Donald Trump has been banging on since his campaign for president began about how the US has been treated unfairly and terribly by its trading partners. Like the world is beating up on ol’ Uncle Sam. I think most people with a global perspective would agree that US companies are among the shrewedest in the world, making it highly unlikely that they have been taken advantage of (in most cases they are the ones taking advantage of everyone!).
So what is behind the US President’s angst over trade? Part of it can be traced to selective use of statistics as well as not seeing the full picture (or willfully ignoring it). He could also benefit from a crash course in Econ 101.
Is a trade deficit a bad thing? Not necessarily. Simply, a trade deficit means that a country is importing more goods and services than it exports. But a country’s trade deficit is only a part of a country’s financial picture.
In economics, a country’s international financial position is referred to as its balance of payments. The balance of payments is composed of the current account and capital account. The key term in there is ‘balance’ – the current account and capital account have to offset each other.
The current account is composed of the balance of trade, net foreign income and net cash transfers. The balance of trade is exports less imports, net foreign income is the income earned on investments made abroad less income paid on investments owned by foreign investors, and net cash transfers is the amounts transferred abroad as foreign aid and foreign workers sending earnings home. Balance of trade is the largest component of the current account in most countries.
The capital account (also known as the financial account) is composed of foreign direct investment, portfolio investment, other investment and the reserve account. Foreign direct investment is the long term capital investments made abroad – purchases of buildings, machinery and other equipment. Portfolio investment is the purchase of investments such as stocks and bonds. Other investment is the capital flows into bank accounts and loans. The reserve account is where a country’s central bank buys and sells foreign currencies.
So that’s the ‘basics’ of international trade and it’s quite a bit more complicated than just the trade balance. And we’ve not even touched on the effect of budget deficits and foreign exchange rates.
As you can see a trade deficit is only one of many components of a country’s international financial situation.
Trump likes to focus on the goods part while ignoring the rest, like most things. The US does have a large deficit on goods trade, but has a surplus in services and income – but the net effect is a negative current account deficit. To offset that, the US has a large capital account surplus.
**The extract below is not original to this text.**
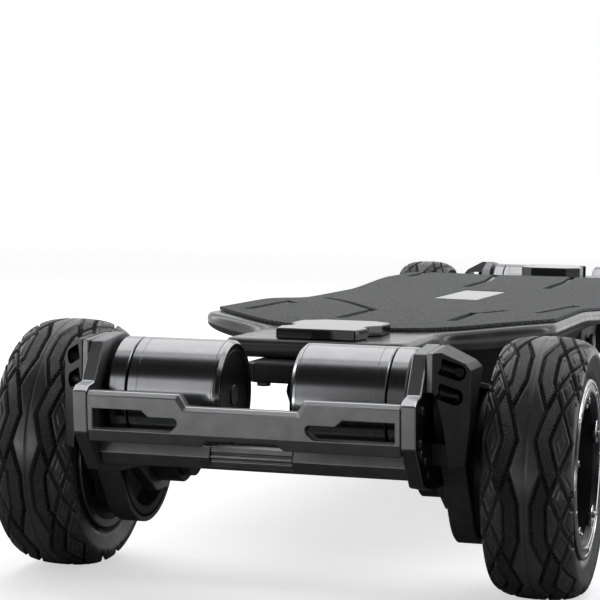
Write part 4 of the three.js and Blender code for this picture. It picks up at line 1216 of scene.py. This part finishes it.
pack = smoothed(closed_up(sheet(wrap_steps + 2, len(wrap_loop) - 1, wrap_corner), 0.01), 30)
wrap = finish("shrink_wrap", (0.03, 0.05, 0.09), 0.35, mottle=(0.02, 0.8, 1.2),
              relief=(0.004, 0.00015))
on_board(pack, "battery_wrap", wrap, "battery_pack")


# Motor controller: a black anodised case with cooling fins along its top, in front of the battery pack.
case = rounded(block("y", 106.2, 215.8, -65, 65, 96.1, 111), 1.2, 2)
fins = scattered(block("y", 110, 212, -1, 1, 110, 115.9), [shifted(-60 + 8 * k, 0, 0) for k in range(16)])
on_board(joined(case, fins), "controller_case", black_metal, "motor_controller", slot="controller")


# Power button, charge port and cap: a satin button, a socket with a metal ring, and a rubber flap whose
# strip is fastened over the socket.
button_middle, port_middle = (-30, 111.7), (30, 111.7)
button = spun([
    (87.3, 0), (87.3, 5), (103.1, 5), (103.1, 7.3), (103.8, 8), (106.2, 8), (107.1, 7.1), (106.7, 5.6),
    (106.5, 0)], 56, *button_middle)
satin = finish("satin_plastic", (0.035, 0.035, 0.037), 0.4, mottle=(0.006, 0.85, 1.2))
on_board(smoothed(button), "power_key", satin, "power_button", body="power_button")
port = spun([
    (87.3, 0), (87.3, 9), (101.5, 9), (101.5, 11.6), (101.9, 12), (103.1, 12), (103.5, 11.6), (103.5, 6.6),
    (102.9, 6), (89.3, 6), (89.3, 0)], 56, *port_middle)
pins = scattered(moved(disc(1.1, 88, 99, steps=20), shifted(0, *port_middle)), [
    shifted(0, y, z) for y, z in ((-2.6, -1.5), (2.6, -1.5), (0, 3))])
on_board(joined(smoothed(port), smoothed(pins)), "charge_socket", moulded, "charge_port")
cap = smoothed(spun([(103.9, 0), (103.9, 11.6), (104.3, 12), (107.2, 12), (107.9, 11.3), (107.5, 9.6),
                     (107.3, 0)], 56, *port_middle))
strip = rounded(block("x", 103.9, 107.8, 25, 35, 121.7, 126.2), 0.6, 2)
on_board(joined(cap, strip), "socket_flap", urethane, "charge_port_cap", body="charge_port_cap")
Over the last decade the US has been sucking up about a trillion dollars of investment a year on average. The other interesting thing is the income surplus – they’re earning more on their investments than paying out to foreigners.
So if the US has been importing all this capital, what have they been doing with it? A lot of it has been going to financing their large budget deficits, which doesn’t seem to be coming to an end any time soon.
Tariffs, quotas, and other trade restrictions would likely reduce imports while also reducing exports as other countries retaliate. So the current account would shrink and the capital account would also shrink. If Trump is successful in reducing the goods side of current account deficit, unless the US’ budget deficit shrinks, the US would experience exchange rate volatility not seen since when the fixed exchange rate system ended in the 1970s.
February 2018 Economic Indicator Recap
Below are the current readings on the major economic indicators: central bank interest rates, inflation, GDP and unemployment.
Below are the current readings on a few other often followed economic indicators: retail sales and housing market metrics.
A Closer Look at the Canadian Economy
Canada’s unemployment rose 0.2% to 5.9% in January as 137,000 part time job losses offset the gain of 49,000 full time jobs.
Housing prices across Canada rose +0.3% in January, but only 4 of 11 metropolitan areas were positive, the narrowest breadth in 2 years. Most of the gain was the result of a +1.2% rise in Vancouver. Victoria was up +1.0%, Toronto +0.2% and Montreal +0.1%. Quebec City was the largest decliner at -2.0%, followed by Winnipeg at -1.1%.
The level of new housing starts was flat in January at 216K, while the value of building permits issued in December rose +4.8%.
The inflation rate for January was +0.7%, and +1.7% on an annual basis. Core inflation which excludes more variable items such as gasoline, natural gas, fruit & vegetables and mortgage interest was+1.2%.
Retail sales were down -0.8% in December 2017, the largest decline since December 2015, and down -1.8% excluding auto sales. Sales were down -5.3% at general merchandise stores, and -9.1% at electronics and appliance stores. Compared to a year ago, retail sales were up a healthy +5.8%.
Canada’s GDP growth was +0.1% for December 2017, inline with expectation. The services sector grew +0.1% while the goods producing sector declined -0.1%.
The Bank of Canada met on March 7, and as expected left the benchmark interest rate at +1.25%.